— Start Supplied material —

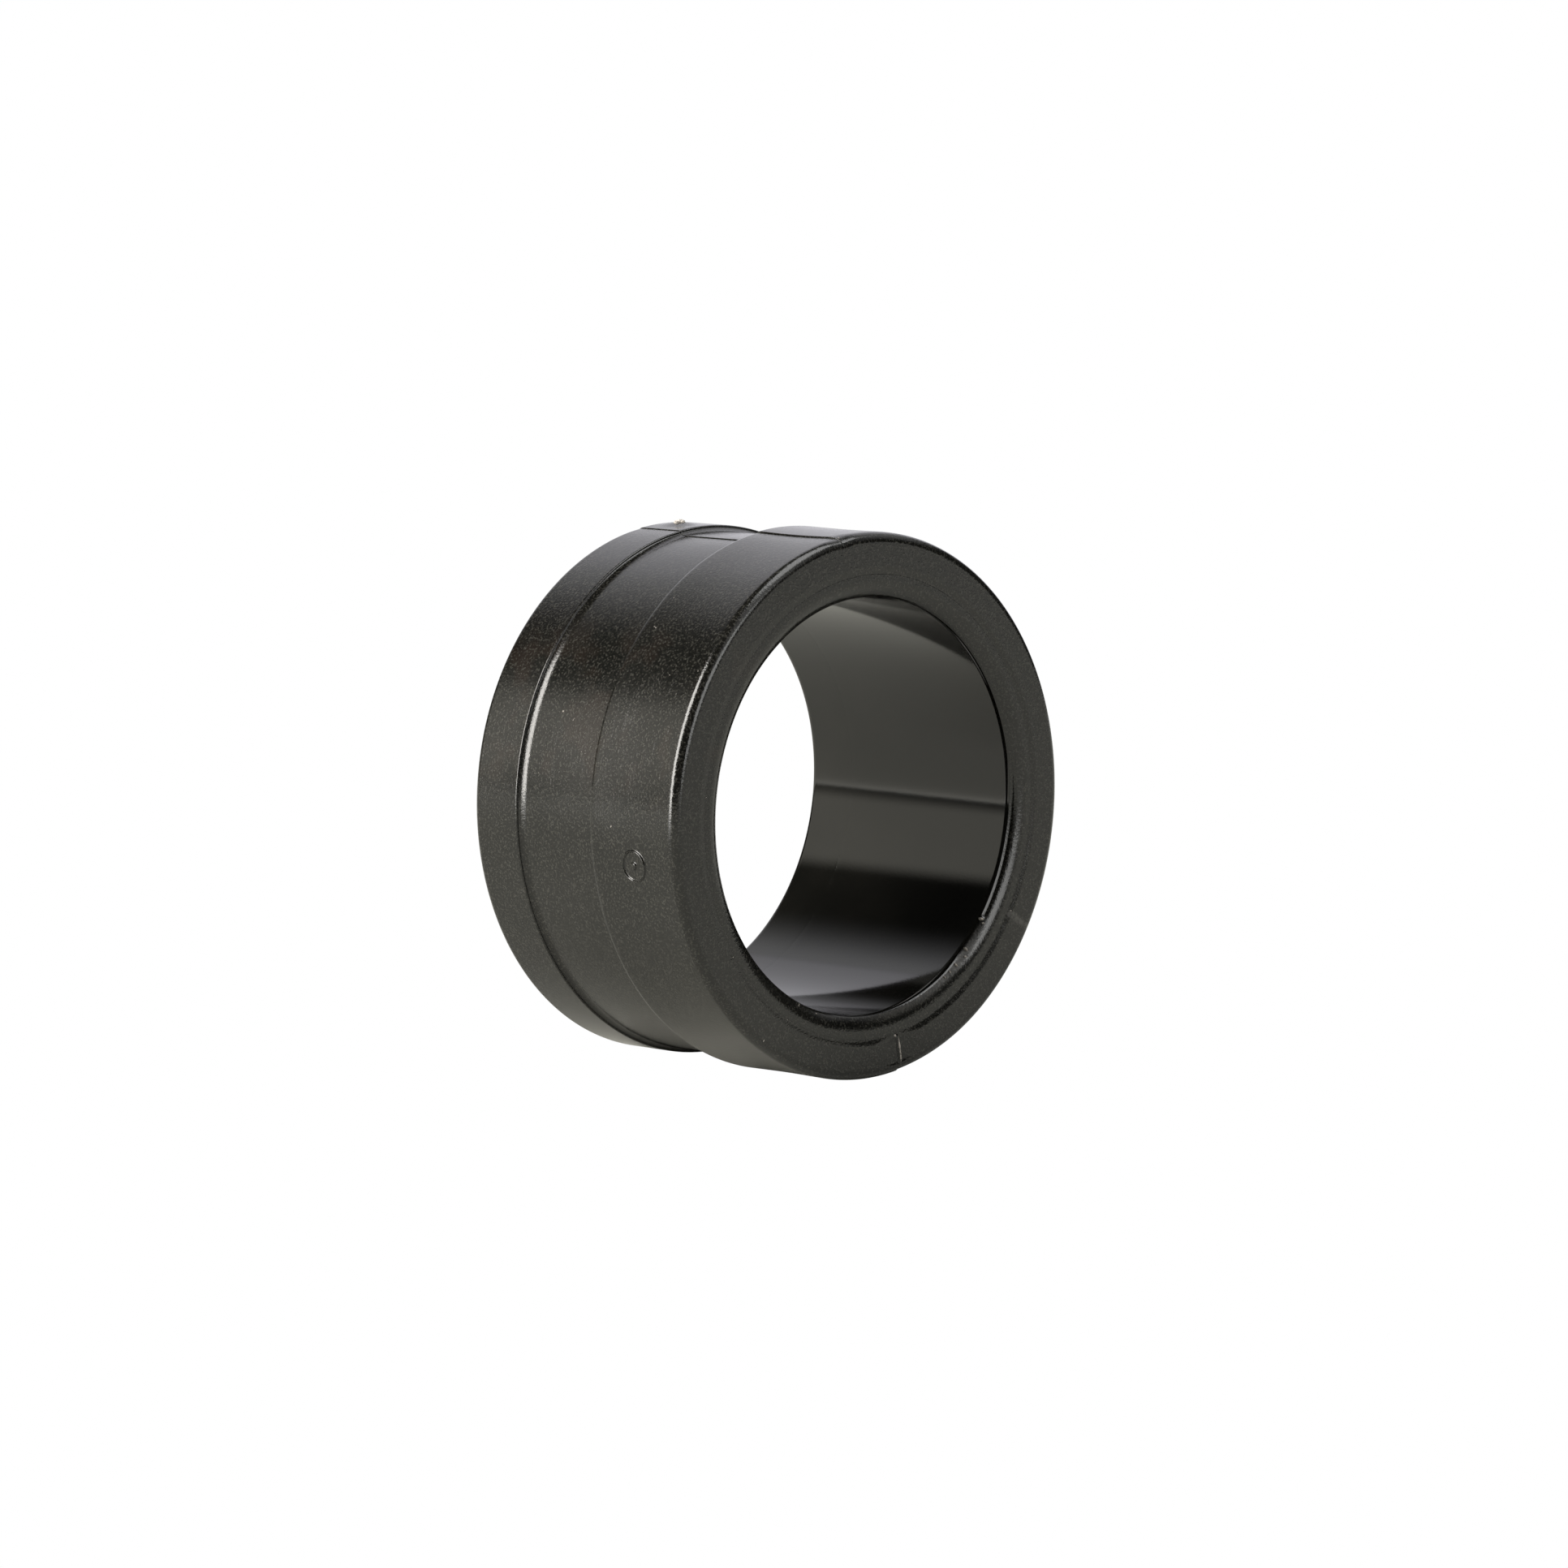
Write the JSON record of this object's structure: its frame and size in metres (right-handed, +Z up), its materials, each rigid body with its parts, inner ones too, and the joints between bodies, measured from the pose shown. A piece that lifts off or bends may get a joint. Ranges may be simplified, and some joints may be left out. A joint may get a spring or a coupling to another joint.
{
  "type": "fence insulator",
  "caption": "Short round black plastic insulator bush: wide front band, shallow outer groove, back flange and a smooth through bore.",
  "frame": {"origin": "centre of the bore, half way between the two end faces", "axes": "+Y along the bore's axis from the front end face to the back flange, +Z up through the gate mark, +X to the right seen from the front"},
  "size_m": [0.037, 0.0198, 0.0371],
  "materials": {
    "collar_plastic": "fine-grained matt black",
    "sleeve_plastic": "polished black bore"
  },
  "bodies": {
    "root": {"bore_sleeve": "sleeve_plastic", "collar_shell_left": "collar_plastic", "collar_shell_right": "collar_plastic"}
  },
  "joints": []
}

— End Supplied material —

Write the complete data out, exactly as above.

Exercise output>
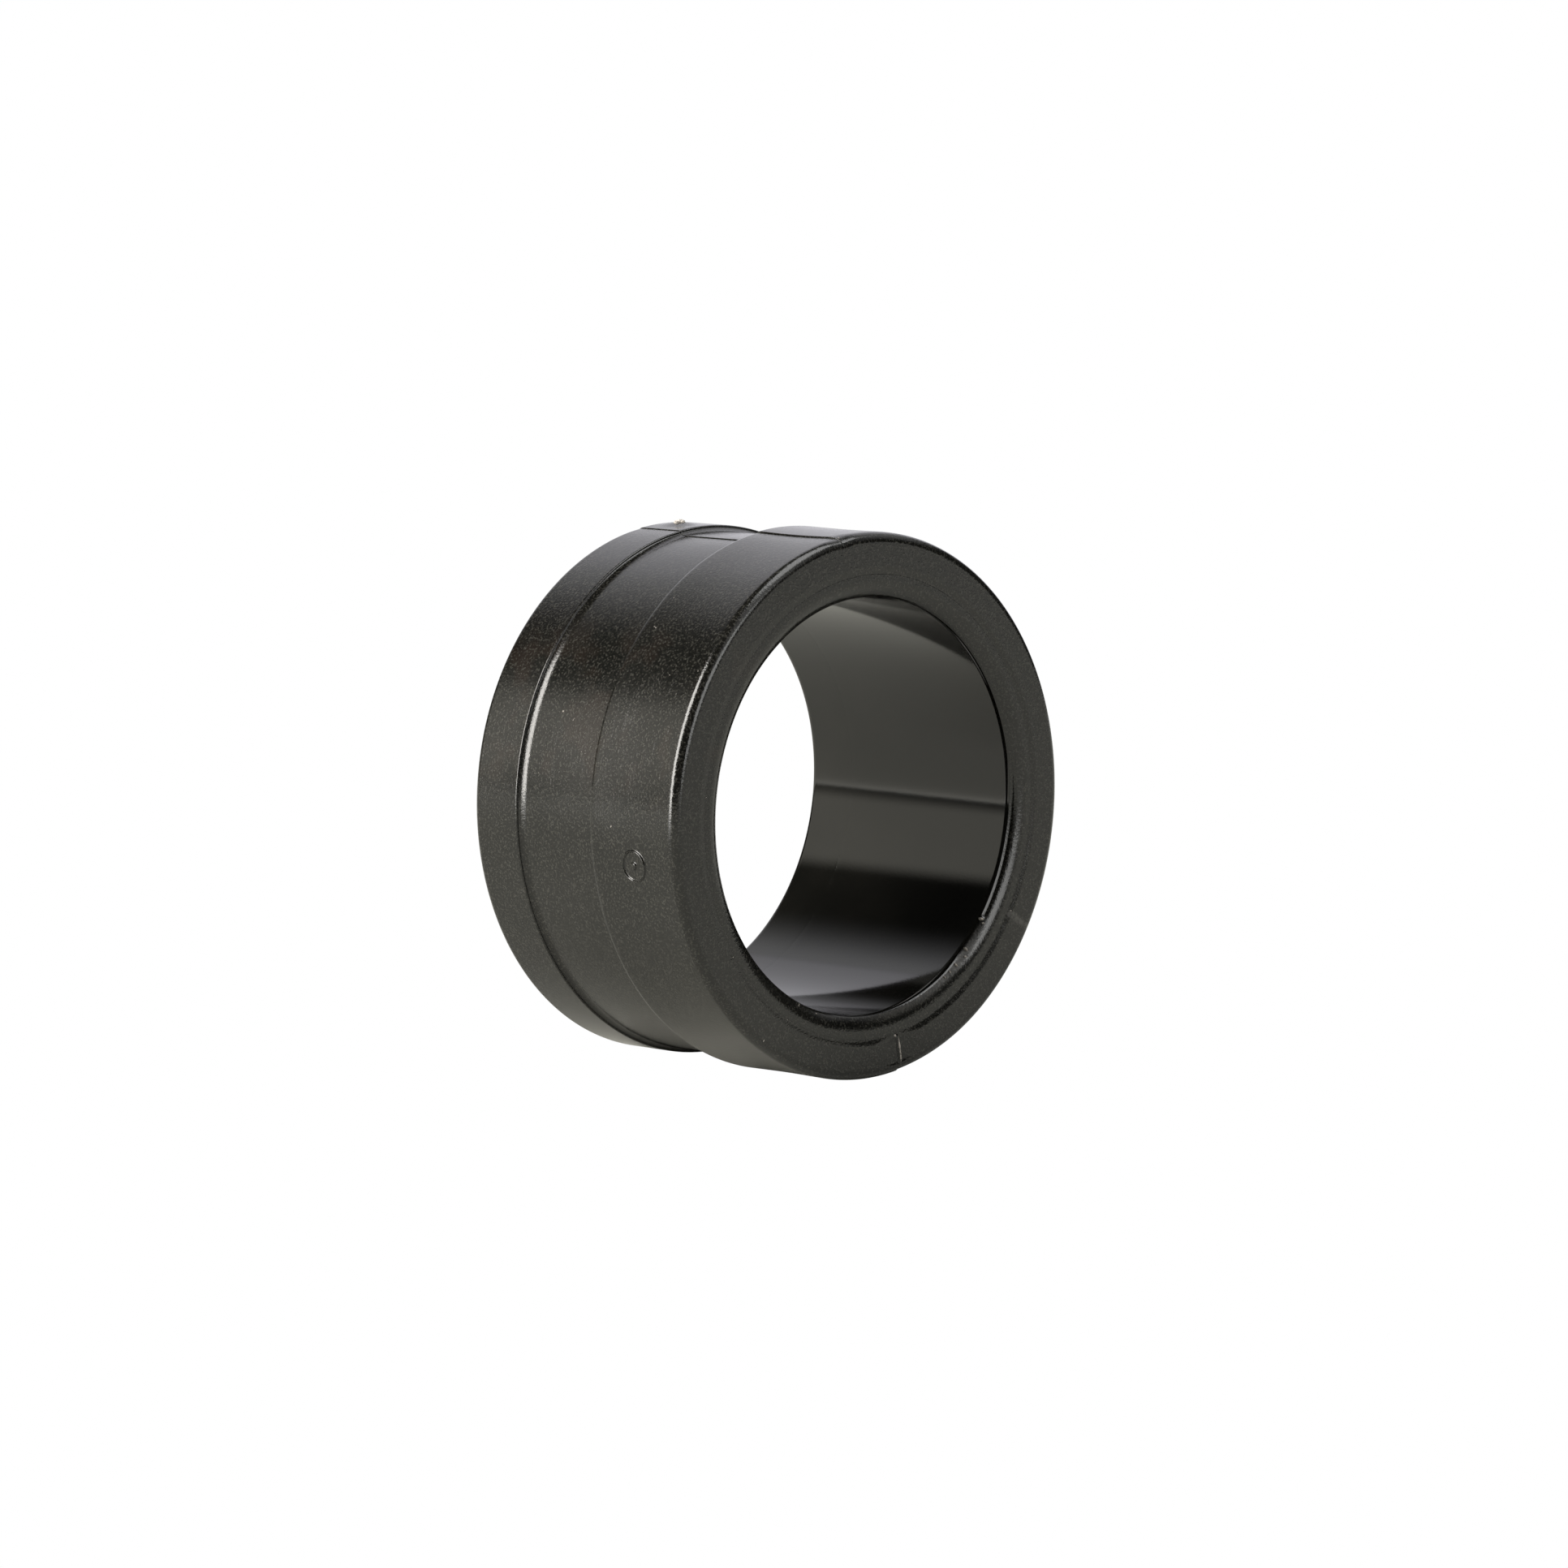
Write the JSON record of this object's structure: its frame and size in metres (right-handed, +Z up), its materials, each rigid body with its parts, inner ones too, and the joints between bodies, measured from the pose shown. A piece that lifts off or bends may get a joint. Ranges may be simplified, and some joints may be left out. A joint may get a spring or a coupling to another joint.
{
  "type": "fence insulator",
  "caption": "Short round black plastic insulator bush: wide front band, shallow outer groove, back flange and a smooth through bore.",
  "frame": {"origin": "centre of the bore, half way between the two end faces", "axes": "+Y along the bore's axis from the front end face to the back flange, +Z up through the gate mark, +X to the right seen from the front"},
  "size_m": [0.037, 0.0198, 0.0371],
  "materials": {
    "collar_plastic": "fine-grained matt black",
    "sleeve_plastic": "polished black bore"
  },
  "bodies": {
    "root": {"bore_sleeve": "sleeve_plastic", "collar_shell_left": "collar_plastic", "collar_shell_right": "collar_plastic"}
  },
  "joints": []
}